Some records
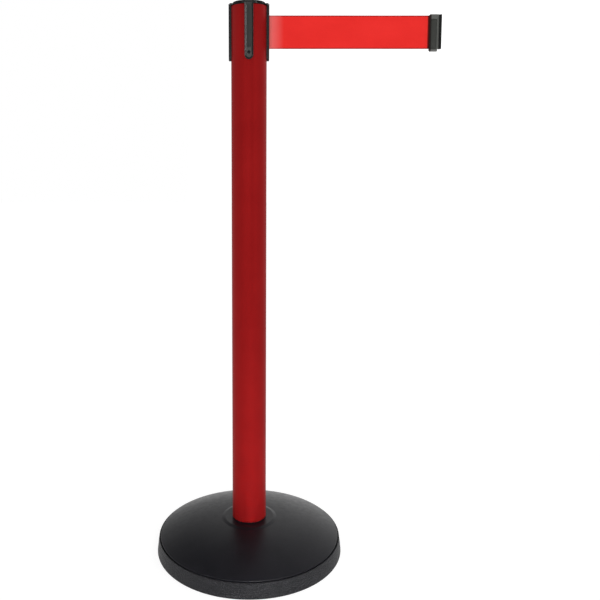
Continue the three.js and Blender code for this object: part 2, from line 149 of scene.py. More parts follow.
def rounded_box(across, heights, margin, radius):
    """A rectangle with round corners, its sides moved inwards by margin."""
    left, right = across[0] + margin, across[1] - margin
    low, high = heights[0] + margin, heights[1] - margin
    return rounded([(left, low, radius), (right, low, radius), (right, high, radius),
                    (left, high, radius)])


def arc_band(inner, outer, half_angle, steps=20):
    """Part of a ring about the origin, centred on +X, as (x, y) points going anticlockwise."""
    angles = [half_angle * (2 * step / steps - 1) for step in range(steps + 1)]
    outside = [(outer * math.cos(a), outer * math.sin(a)) for a in angles]
    inside = [(inner * math.cos(a), inner * math.sin(a)) for a in reversed(angles)]
    return outside + inside


def inset(outline, amount):
    """The outline moved inwards by amount, along the mitre of each corner."""
    points = [Vector(p) for p in outline]
    moved = []
    for i, here in enumerate(points):
        back = (here - points[i - 1]).normalized()
        ahead = (points[(i + 1) % len(points)] - here).normalized()
        out_back = Vector((back.y, -back.x))
        out_ahead = Vector((ahead.y, -ahead.x))
        mitre = (out_back + out_ahead) / (1 + out_back.dot(out_ahead))
        moved.append(here - mitre * amount)
    return moved


# ------------------------------------------------------------------ levels of a prism
def quarter(steps=4):
    return [math.pi / 2 * step / steps for step in range(steps + 1)]


def ease_end(end, radius):
    """(height, inset) levels that round a prism's far edge off."""
    return [(end + radius * (math.sin(a) - 1), radius * (1 - math.cos(a))) for a in quarter()]


def ease_start(start, radius):
    """(height, inset) levels that round a prism's near edge off."""
    return [(start + radius * (1 - math.sin(a)), radius * (1 - math.cos(a)))
            for a in reversed(quarter())]


def ease_mouth(face, radius, past=3.0):
    """(height, inset) levels of a cutter that leaves a rounded edge where it breaks a face."""
    levels = [(height, -amount) for height, amount in ease_end(face, radius)]
    return levels + [(face + past, -radius)]


def bevel_mouth(face, depth, width, past=3.0):
    """(height, inset) levels of a cutter that leaves a bevel where it breaks a face."""
    return [(face - depth, 0), (face + past, -width * (1 + past / depth))]


# ------------------------------------------------------------------ solids
def make(name, points, faces):
    """A mesh object from points in millimetres, with its faces turned outwards."""
    mesh = bpy.data.meshes.new(name)
    mesh.from_pydata([Vector(p) * MM for p in points], [], faces)
    shape = bmesh.new()
    shape.from_mesh(mesh)
    bmesh.ops.recalc_face_normals(shape, faces=shape.faces)
    shape.to_mesh(mesh)
    shape.free()
    piece = bpy.data.objects.new(name, mesh)
    bpy.context.scene.collection.objects.link(piece)
    return piece


def turned(name, profile, segments=FINE):
    """A solid of revolution about +Z from (radius, height) points, closed on itself or at the axis."""
    points, rows = [], []
    for radius, height in profile:
        if radius < 1e-6:
            rows.append([len(points)])
            points.append((0, 0, height))
            continue
        rows.append(list(range(len(points), len(points) + segments)))
        for i in range(segments):
            angle = 2 * math.pi * i / segments
            points.append((radius * math.cos(angle), radius * math.sin(angle), height))
    pairs = list(zip(rows, rows[1:]))
    if len(rows[0]) > 1:
        pairs.append((rows[-1], rows[0]))
    faces = []
    for low, high in pairs:
        for i in range(segments):
            j = (i + 1) % segments
            corners = [low[i % len(low)], low[j % len(low)], high[j % len(high)], high[i % len(high)]]
            face = list(dict.fromkeys(corners))
            if len(face) > 2:
                faces.append(face)
    return make(name, points, faces)


def along_x(across, height, level):
    return (level, across, height)


def along_front(across, height, level):
    return (across, -level, height)


def along_z(x, y, level):
    return (x, y, level)


def prism(name, outline, levels, place):
    """A closed solid: the outline repeated at each (level, inset), with a face at each end."""
    count = len(outline)
    points = []
    for level, amount in levels:
        ring = inset(outline, amount) if amount else outline
        points.extend(place(p[0], p[1], level) for p in ring)
    faces = [list(range(count)), list(range(len(points) - count, len(points)))]
    for low in range(0, len(points) - count, count):
        for i in range(count):
            j = (i + 1) % count
            faces.append([low + i, low + j, low + count + j, low + count + i])
    return make(name, points, faces)


def block(name, x_span, y_span, z_span):
    """A plain box, for cutting and joining."""
    outline = [(x_span[x], y_span[y]) for x, y in ((0, 0), (1, 0), (1, 1), (0, 1))]
    return prism(name, outline, [(z_span[0], 0), (z_span[1], 0)], along_z)


def rod(name, radius, x_span, z):
    """A plain cylinder along +X, for cutting."""
    outline = []
    for i in range(COARSE):
        angle = 2 * math.pi * i / COARSE
        outline.append((radius * math.cos(angle), z + radius * math.sin(angle)))
    return prism(name, outline, [(x_span[0], 0), (x_span[1], 0)], along_x)


def combine(piece, tools, operation):
    """Joins tools to a piece or cuts them out of it, and removes them."""
    for tool in tools:
        modifier = piece.modifiers.new(operation, "BOOLEAN")
        modifier.operation = operation
        modifier.solver = "EXACT"
        modifier.object = tool
        result = bpy.data.meshes.new_from_object(
            piece.evaluated_get(bpy.context.evaluated_depsgraph_get()))
        if not result.polygons:
            raise ValueError(f"{operation} of {tool.name} left nothing of {piece.name}")
        piece.modifiers.clear()
        piece.data = result
        bpy.data.objects.remove(tool)
    return piece


def join(piece, *tools):
    return combine(piece, tools, "UNION")


def cut(piece, *tools):
    return combine(piece, tools, "DIFFERENCE")


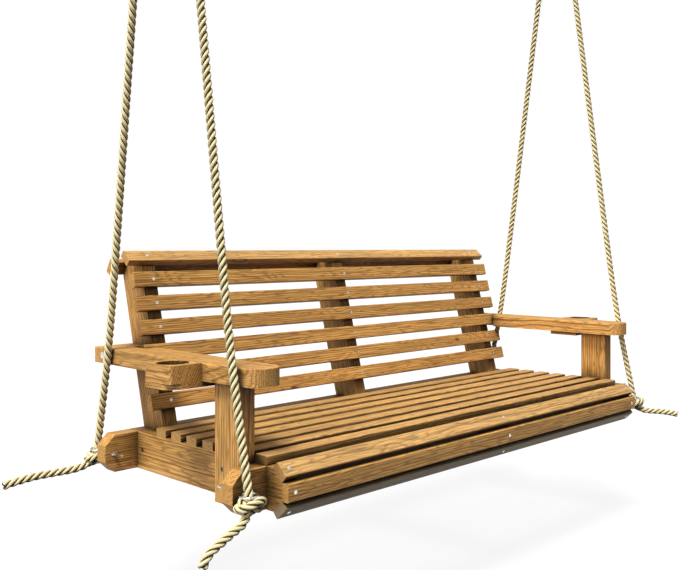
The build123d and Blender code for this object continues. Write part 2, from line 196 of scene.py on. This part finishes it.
EARLY = (0.88, 0.475, 0.140, 1.0)
LATE = (0.21, 0.075, 0.012, 1.0)
PORE = (0.13, 0.046, 0.009, 1.0)
# The pale grey-brown of the painted sheen
PAINTED_SHEEN_COLOUR = (0.40, 0.36, 0.22, 1.0)
RINGS_WANDER = 0.020
RINGS_RIPPLE = 0.0045
# How far the painted shade in crevices looks for nearby wood
PAINTED_SHADE_REACH = 0.11
WOOD_SHEEN = 0.16
UPRIGHT_LEAN = math.radians(15.2)


def wood_group():
    """Solid softwood, grain along Z: rings round a pith, fibres, pores, a knot, and painted shade in
    crevices.
    """
    tree = bpy.data.node_groups.new("solid_wood", "ShaderNodeTree")
    face = tree.interface
    for name, kind in (("Board", "Vector"), ("Normal", "Vector"), ("Pith", "Vector"), ("Pitch", "Float"),
                       ("Seed", "Float"), ("Tone", "Float"), ("Painted sheen", "Float"), ("Knot", "Vector")):
        face.new_socket(name, in_out="INPUT", socket_type="NodeSocket" + kind)
    for name, kind in (("Colour", "Color"), ("Roughness", "Float"), ("Height", "Float")):
        face.new_socket(name, in_out="OUTPUT", socket_type="NodeSocket" + kind)
    g = Graph(tree)
    given = tree.nodes.new("NodeGroupInput").outputs
    result = tree.nodes.new("NodeGroupOutput").inputs
    board = given["Board"]
    seed = g.node("CombineXYZ", {"X": given["Seed"], "Y": given["Seed"], "Z": given["Seed"]}).outputs[0]

    def stretched(across, along):
        return g.vector("ADD", g.vector("MULTIPLY", board, (across, across, along)), seed)

    # A knot pushes the rings round itself
    from_knot = g.vector("MULTIPLY", g.vector("SUBTRACT", board, given["Knot"]), (1.0, 1.0, 0.45))
    knot_far = g.vector("LENGTH", from_knot)
    knot_push = g.math("MULTIPLY", g.steps(knot_far, 0.002, 0.035, 1.0, 0.0), 0.009)
    knot_core = g.steps(knot_far, 0.0035, 0.0075, 1.0, 0.0)

    slow = g.vector("SUBTRACT", g.noise(stretched(7.0, 1.6), detail=3.0, output=1), (0.5, 0.5, 0.5))
    ripple = g.vector("SUBTRACT", g.noise(stretched(38.0, 9.0), detail=3.0, output=1), (0.5, 0.5, 0.5))
    bent = g.vector("SUBTRACT", board, given["Pith"])
    bent = g.vector("ADD", bent, g.vector("MULTIPLY", slow, (RINGS_WANDER,) * 3))
    bent = g.vector("ADD", bent, g.vector("MULTIPLY", ripple, (RINGS_RIPPLE,) * 3))
    flat = g.vector("MULTIPLY", bent, (1.0, 1.0, 0.0))
    radius = g.math("ADD", g.vector("LENGTH", flat), knot_push)
    rings = g.math("DIVIDE", radius, given["Pitch"])
    ring = g.math("FLOOR", rings)
    share = g.math("FRACT", rings)
    own = g.math("ADD", ring, given["Seed"])
    chance = g.node("TexWhiteNoise", {"W": own}, noise_dimensions="1D").outputs[0]
    rise = g.steps(share, 0.55, 0.82)
    fall = g.steps(share, 0.90, 1.0, 1.0, 0.0)
    late = g.math("MULTIPLY", g.math("MULTIPLY", rise, fall), g.math("MULTIPLY_ADD", chance, 0.60, 0.40))

    contour = g.math("FRACT", g.math("MULTIPLY", g.noise(stretched(36.0, 3.0), detail=2.0), 14.0))
    line = g.math("MULTIPLY", g.steps(contour, 0.45, 0.88), g.steps(contour, 0.90, 1.0, 1.0, 0.0))
    fibre = g.noise(stretched(380.0, 9.0), detail=3.0, roughness=0.6)
    coarse = g.noise(stretched(130.0, 3.5), detail=2.0)
    pores = g.steps(g.noise(stretched(800.0, 26.0), detail=1.0), 0.58, 0.70)
    slow_tone = g.noise(stretched(9.0, 1.6), detail=2.0)

    colour = g.mix(g.math("MULTIPLY", late, 0.88), EARLY, LATE)
    colour = g.mix(g.math("MULTIPLY", line, 0.52), colour, LATE)
    colour = g.mix(g.math("MULTIPLY", pores, 0.35), colour, PORE)
    colour = g.mix(g.math("MULTIPLY", knot_core, 0.8), colour, PORE)
    # Painted sheen: a pale grey-brown mixed over the whole board's colour
    colour = g.mix(given["Painted sheen"], colour, PAINTED_SHEEN_COLOUR)
    streak = g.steps(fibre, 0.25, 0.75, 0.70, 1.20)
    streak = g.math("MULTIPLY", streak, g.steps(coarse, 0.25, 0.75, 0.84, 1.12))
    streak = g.math("MULTIPLY", streak, g.steps(slow_tone, 0.25, 0.75, 0.92, 1.07))
    # Streaks run along the grain, so they fade on the ends of a board
    facing = g.math("ABSOLUTE", g.vector("DOT_PRODUCT", given["Normal"], (0.0, 0.0, 1.0)))
    fade = g.math("MULTIPLY", g.steps(facing, 0.75, 0.95), 0.75)
    streak = g.math("MULTIPLY_ADD", g.math("SUBTRACT", 1.0, streak), fade, streak)
    streak = g.math("MULTIPLY", streak, given["Tone"])
    # Painted shade: the colour darkens where ambient occlusion finds wood nearby, in the gaps between
    # boards, under the arms and the cap, and where parts meet
    painted_crevice_shade = g.node("AmbientOcclusion", {"Distance": PAINTED_SHADE_REACH}, samples=8).outputs["AO"]
    streak = g.math("MULTIPLY", streak, g.steps(painted_crevice_shade, 0.30, 0.94, 0.03, 1.0))
    colour = g.mix(1.0, colour, g.grey(streak), "MULTIPLY")
    g.put(result["Colour"], colour)
    g.put(result["Roughness"], g.math("MULTIPLY_ADD", fibre, 0.22, 0.40))
    height = g.math("MULTIPLY_ADD", fibre, 0.5, g.math("MULTIPLY", late, 0.5))
    g.put(result["Height"], g.math("SUBTRACT", height, g.math("MULTIPLY", pores, 0.4)))
    return tree


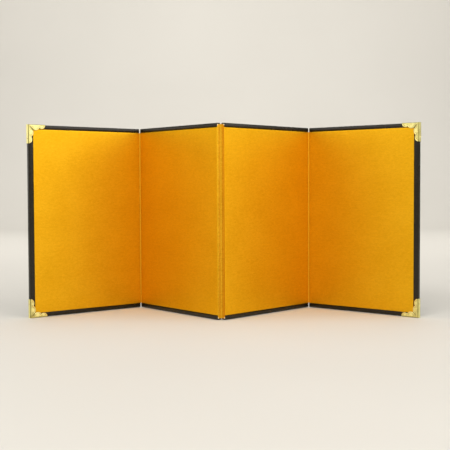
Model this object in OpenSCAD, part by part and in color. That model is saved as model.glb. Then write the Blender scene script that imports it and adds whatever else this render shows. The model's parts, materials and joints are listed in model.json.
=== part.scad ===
// Four-leaf table-top folding screen: paper-faced boards in grooved black edging,
// joined by folded paper hinges, with pressed gilt fittings on the four outer corners.
// Millimetres, +Z up, front faces towards -Y. The origin is on the surface that the
// screen stands on, at the middle of its bounding box.

/* [Panels] */
// Height of a panel over its edging
panel_h = 180; // [120:5:300]
// Width of a panel, from end face to end face
panel_w = 123.5; // [80:0.5:200]
// Thickness of the core board
core_t = 3; // [2:0.2:6]
// Thickness of the facing papers, front and back
paper_t = 0.3; // [0.2:0.05:0.5]

/* [Edging] */
// Width of the rails seen from the front
rail_w = 4; // [3:0.2:8]
// Width of the stiles seen from the front
stile_w = 4.9; // [3:0.1:8]
// Thickness of the edging outside the bottom of its groove
edging_floor = 1.2; // [0.8:0.1:2]
// How far the edging stands proud of the papers
edging_proud = 0.3; // [0.2:0.05:0.8]
// Rounding of the edging's outer edges
edging_round = 0.8; // [0.4:0.1:1]
// Rounding of the edging's inner edges
edging_inner_round = 0.25; // [0.1:0.05:0.25]
// Clearance on each side of the board in the groove
groove_clear = 0.04; // [0.02:0.01:0.1]

/* [Hinges] */
// Gap between two panels' end faces when the fold is flat
hinge_gap = 1.2; // [1:0.1:2]
// Thickness of the hinge paper and of the edge linings
hinge_paper_t = 0.2; // [0.1:0.05:0.3]
// Width of the hinge paper's wing under a facing paper
hinge_wing = 12; // [6:1:20]
// Clearance from a hinge paper's fold line to each of its leaves
fold_clear = 0.1; // [0.05:0.05:0.2]

/* [Corner fittings] */
// Thickness of the fittings' sheet
fitting_t = 0.4; // [0.3:0.05:0.5]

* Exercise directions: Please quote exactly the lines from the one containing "Model this object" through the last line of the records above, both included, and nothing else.

* Answer in full:
Model this object in OpenSCAD, part by part and in color. That model is saved as model.glb. Then write the Blender scene script that imports it and adds whatever else this render shows. The model's parts, materials and joints are listed in model.json.
=== part.scad ===
// Four-leaf table-top folding screen: paper-faced boards in grooved black edging,
// joined by folded paper hinges, with pressed gilt fittings on the four outer corners.
// Millimetres, +Z up, front faces towards -Y. The origin is on the surface that the
// screen stands on, at the middle of its bounding box.

/* [Panels] */
// Height of a panel over its edging
panel_h = 180; // [120:5:300]
// Width of a panel, from end face to end face
panel_w = 123.5; // [80:0.5:200]
// Thickness of the core board
core_t = 3; // [2:0.2:6]
// Thickness of the facing papers, front and back
paper_t = 0.3; // [0.2:0.05:0.5]

/* [Edging] */
// Width of the rails seen from the front
rail_w = 4; // [3:0.2:8]
// Width of the stiles seen from the front
stile_w = 4.9; // [3:0.1:8]
// Thickness of the edging outside the bottom of its groove
edging_floor = 1.2; // [0.8:0.1:2]
// How far the edging stands proud of the papers
edging_proud = 0.3; // [0.2:0.05:0.8]
// Rounding of the edging's outer edges
edging_round = 0.8; // [0.4:0.1:1]
// Rounding of the edging's inner edges
edging_inner_round = 0.25; // [0.1:0.05:0.25]
// Clearance on each side of the board in the groove
groove_clear = 0.04; // [0.02:0.01:0.1]

/* [Hinges] */
// Gap between two panels' end faces when the fold is flat
hinge_gap = 1.2; // [1:0.1:2]
// Thickness of the hinge paper and of the edge linings
hinge_paper_t = 0.2; // [0.1:0.05:0.3]
// Width of the hinge paper's wing under a facing paper
hinge_wing = 12; // [6:1:20]
// Clearance from a hinge paper's fold line to each of its leaves
fold_clear = 0.1; // [0.05:0.05:0.2]

/* [Corner fittings] */
// Thickness of the fittings' sheet
fitting_t = 0.4; // [0.3:0.05:0.5]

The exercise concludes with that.